Public Records to Check

  • USASpending: Awarding Agency: 'National Reconnaissance Office' OR Funding Agency: '054' (NRO Treasury Account Symbol) OR Recipient: 'SpaceX' AND 'Starshield' Directly tests the empirical claim of NRO's absence from USASpending. Any contracts found would require revision of the opacity assessment. Searching by Treasury Account Symbol (054) may reveal non-classified contract actions that are not tagged with the agency name.

  • USASpending: Awarding Agency: 'Defense Intelligence Agency' OR 'National Security Agency' OR 'National Geospatial-Intelligence Agency' for FY2023-FY2025 Quantifies the comparative transparency gradient across the four dual-funded intelligence agencies, establishing the empirical baseline for the correlation claim.

  • other: 2007 Shay D. Assad memorandum granting DIA, NGA, CIFA USASpending reporting waiver This primary source document establishes the explicit policy basis for intelligence agencies withholding even unclassified contract information from public databases, and would confirm the waiver precedent cited in established facts.

  • GAO: GAO reports on FFATA compliance and intelligence community procurement transparency GAO reports provide authoritative, independent confirmation of the oversight barriers and data quality issues affecting intelligence agency procurement transparency.

Significance

SIGNIFICANT — This finding provides the first empirical, comparative validation of the hypothesis that dual NIP/MIP funding structures systematically correlate with reduced procurement transparency.
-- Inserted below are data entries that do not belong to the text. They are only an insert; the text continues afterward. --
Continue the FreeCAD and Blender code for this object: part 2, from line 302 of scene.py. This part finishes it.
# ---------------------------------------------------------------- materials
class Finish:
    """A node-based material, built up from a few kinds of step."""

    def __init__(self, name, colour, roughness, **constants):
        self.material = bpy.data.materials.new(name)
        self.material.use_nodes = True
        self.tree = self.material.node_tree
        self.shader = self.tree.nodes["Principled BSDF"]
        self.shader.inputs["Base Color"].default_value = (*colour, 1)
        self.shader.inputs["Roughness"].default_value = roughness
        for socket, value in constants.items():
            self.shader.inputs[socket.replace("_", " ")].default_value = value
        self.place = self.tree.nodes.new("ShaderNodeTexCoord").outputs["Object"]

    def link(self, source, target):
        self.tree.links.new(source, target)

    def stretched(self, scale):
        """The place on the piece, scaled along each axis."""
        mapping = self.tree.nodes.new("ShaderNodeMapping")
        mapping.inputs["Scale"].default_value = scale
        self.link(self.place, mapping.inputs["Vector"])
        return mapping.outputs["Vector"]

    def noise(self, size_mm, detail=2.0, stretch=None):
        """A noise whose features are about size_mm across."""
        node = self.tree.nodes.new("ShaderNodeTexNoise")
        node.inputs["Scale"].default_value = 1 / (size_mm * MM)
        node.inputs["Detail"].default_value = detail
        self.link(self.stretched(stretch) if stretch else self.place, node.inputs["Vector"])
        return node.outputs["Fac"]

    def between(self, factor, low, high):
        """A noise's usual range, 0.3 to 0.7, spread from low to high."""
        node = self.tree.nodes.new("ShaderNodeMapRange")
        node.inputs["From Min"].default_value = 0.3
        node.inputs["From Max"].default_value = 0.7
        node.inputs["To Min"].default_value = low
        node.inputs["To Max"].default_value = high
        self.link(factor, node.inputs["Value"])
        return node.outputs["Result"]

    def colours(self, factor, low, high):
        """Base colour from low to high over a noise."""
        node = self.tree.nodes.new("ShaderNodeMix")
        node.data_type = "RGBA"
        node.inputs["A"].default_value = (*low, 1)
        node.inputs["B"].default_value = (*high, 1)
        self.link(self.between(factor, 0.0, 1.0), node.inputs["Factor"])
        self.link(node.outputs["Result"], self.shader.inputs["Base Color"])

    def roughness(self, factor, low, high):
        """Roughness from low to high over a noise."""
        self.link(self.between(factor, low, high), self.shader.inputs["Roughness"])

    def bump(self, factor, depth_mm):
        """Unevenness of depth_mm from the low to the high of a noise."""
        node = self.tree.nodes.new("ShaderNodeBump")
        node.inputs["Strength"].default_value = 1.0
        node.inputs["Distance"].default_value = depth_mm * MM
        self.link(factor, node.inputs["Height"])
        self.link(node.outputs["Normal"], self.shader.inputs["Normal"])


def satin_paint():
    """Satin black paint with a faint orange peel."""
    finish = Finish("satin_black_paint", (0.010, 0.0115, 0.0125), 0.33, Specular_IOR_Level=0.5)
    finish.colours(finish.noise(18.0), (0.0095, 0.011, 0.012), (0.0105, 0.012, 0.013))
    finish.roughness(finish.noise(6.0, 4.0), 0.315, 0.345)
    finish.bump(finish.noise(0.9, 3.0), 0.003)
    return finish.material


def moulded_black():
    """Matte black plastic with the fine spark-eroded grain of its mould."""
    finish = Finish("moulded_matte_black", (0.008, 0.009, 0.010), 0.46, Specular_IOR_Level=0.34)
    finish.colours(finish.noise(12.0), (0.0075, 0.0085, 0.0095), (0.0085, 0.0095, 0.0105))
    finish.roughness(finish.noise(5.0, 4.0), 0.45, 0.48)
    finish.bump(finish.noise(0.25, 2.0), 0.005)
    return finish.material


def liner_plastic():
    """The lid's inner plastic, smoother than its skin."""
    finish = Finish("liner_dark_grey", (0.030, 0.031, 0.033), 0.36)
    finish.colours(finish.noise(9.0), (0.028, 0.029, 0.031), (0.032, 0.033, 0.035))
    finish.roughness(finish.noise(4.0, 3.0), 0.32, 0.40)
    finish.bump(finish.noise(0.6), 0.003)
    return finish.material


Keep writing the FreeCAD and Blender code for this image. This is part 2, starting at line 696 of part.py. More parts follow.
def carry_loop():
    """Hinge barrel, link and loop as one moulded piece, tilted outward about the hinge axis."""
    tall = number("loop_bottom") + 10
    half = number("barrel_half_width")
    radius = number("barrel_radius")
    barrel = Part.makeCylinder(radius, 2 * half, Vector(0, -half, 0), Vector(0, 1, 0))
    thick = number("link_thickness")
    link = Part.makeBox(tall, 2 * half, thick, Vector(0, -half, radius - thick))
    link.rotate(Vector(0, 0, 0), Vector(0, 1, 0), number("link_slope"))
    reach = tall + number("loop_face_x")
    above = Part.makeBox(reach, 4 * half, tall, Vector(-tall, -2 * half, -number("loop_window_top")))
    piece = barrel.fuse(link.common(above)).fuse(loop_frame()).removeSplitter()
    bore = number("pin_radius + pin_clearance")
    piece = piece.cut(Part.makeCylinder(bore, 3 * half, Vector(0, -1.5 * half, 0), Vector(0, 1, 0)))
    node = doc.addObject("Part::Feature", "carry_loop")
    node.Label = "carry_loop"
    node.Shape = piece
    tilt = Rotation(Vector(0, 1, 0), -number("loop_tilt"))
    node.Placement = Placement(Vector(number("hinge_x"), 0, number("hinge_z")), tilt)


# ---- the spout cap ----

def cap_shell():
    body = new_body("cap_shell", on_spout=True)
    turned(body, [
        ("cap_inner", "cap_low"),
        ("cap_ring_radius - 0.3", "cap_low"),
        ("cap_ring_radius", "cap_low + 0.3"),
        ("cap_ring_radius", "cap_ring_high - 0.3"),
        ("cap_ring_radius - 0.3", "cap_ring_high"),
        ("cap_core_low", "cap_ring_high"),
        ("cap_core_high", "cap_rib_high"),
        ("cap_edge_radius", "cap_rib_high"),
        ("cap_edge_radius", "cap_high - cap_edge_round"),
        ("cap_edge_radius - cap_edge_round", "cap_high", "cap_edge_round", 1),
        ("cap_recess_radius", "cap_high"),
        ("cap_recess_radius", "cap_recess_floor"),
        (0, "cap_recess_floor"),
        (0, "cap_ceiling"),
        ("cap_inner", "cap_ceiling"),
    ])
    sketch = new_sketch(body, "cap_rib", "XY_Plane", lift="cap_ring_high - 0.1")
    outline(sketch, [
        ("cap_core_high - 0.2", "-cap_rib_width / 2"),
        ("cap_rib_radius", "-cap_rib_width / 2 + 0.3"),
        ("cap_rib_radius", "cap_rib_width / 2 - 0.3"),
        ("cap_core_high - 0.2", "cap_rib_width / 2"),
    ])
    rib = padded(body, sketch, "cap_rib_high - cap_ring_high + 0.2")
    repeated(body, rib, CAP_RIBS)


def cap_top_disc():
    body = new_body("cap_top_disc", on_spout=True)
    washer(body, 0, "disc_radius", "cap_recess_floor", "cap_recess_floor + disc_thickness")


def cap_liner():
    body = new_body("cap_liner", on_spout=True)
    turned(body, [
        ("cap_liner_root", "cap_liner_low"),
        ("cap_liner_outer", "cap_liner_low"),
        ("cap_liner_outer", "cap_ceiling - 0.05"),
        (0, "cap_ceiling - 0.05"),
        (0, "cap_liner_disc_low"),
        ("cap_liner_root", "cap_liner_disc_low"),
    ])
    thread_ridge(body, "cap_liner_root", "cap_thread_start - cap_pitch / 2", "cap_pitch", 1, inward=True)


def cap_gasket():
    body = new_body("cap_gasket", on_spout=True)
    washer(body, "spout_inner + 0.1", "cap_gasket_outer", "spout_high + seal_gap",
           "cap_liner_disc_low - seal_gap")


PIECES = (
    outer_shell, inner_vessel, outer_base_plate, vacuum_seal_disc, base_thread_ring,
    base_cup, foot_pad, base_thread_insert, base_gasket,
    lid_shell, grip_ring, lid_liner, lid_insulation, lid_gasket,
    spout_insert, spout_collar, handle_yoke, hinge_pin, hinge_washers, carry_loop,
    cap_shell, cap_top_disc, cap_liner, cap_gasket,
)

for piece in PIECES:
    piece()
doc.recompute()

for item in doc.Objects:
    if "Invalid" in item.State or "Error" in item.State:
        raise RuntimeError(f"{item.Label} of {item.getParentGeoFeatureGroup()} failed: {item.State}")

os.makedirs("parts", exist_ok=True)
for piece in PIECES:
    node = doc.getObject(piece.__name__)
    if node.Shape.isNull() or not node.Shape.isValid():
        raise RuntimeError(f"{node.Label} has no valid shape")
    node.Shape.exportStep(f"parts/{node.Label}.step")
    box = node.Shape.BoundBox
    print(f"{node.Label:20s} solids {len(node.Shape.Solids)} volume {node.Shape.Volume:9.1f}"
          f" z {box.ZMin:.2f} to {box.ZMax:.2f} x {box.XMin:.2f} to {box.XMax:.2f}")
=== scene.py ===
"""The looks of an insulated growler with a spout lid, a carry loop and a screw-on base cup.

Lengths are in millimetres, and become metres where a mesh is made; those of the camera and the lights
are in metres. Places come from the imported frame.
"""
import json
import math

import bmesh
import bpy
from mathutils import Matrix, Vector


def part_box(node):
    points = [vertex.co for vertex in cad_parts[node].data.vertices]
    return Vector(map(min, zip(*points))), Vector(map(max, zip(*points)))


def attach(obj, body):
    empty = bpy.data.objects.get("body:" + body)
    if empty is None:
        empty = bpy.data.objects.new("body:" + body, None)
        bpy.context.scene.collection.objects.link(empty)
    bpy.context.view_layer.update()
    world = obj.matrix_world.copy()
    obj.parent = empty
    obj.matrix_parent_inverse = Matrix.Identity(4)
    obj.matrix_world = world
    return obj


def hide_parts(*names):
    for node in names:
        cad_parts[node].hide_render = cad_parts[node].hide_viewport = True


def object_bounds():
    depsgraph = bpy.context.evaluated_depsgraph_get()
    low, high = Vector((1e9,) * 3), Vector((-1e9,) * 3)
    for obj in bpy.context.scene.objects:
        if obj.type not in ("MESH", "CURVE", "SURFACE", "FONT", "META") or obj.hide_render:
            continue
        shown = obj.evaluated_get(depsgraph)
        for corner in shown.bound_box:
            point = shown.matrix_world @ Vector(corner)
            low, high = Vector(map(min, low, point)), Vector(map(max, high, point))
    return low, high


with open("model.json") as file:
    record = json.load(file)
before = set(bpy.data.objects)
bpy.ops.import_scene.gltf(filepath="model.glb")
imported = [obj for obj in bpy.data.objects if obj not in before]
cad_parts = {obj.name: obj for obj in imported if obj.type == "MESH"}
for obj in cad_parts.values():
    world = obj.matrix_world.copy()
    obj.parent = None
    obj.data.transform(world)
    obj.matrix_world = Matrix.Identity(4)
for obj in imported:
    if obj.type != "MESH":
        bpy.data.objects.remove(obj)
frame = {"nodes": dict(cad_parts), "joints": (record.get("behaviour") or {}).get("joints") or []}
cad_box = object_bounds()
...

The transparency gradient—from NGA (high visibility) to DIA (partial) to NSA (minimal) to NRO (zero)—demonstrates that oversight fragmentation is not a binary condition but a spectrum, and that agency-level disclosure policy can mitigate or exacerbate statutory opacity. The finding also highlights the NGA as a critical outlier: an agency that chooses to disclose contracts publicly despite having the legal authority to withhold them. This suggests that the 'intelligence community opacity' narrative must be disaggregated by agency, and that the NGA's voluntary transparency provides a benchmark for what is possible within the existing statutory framework.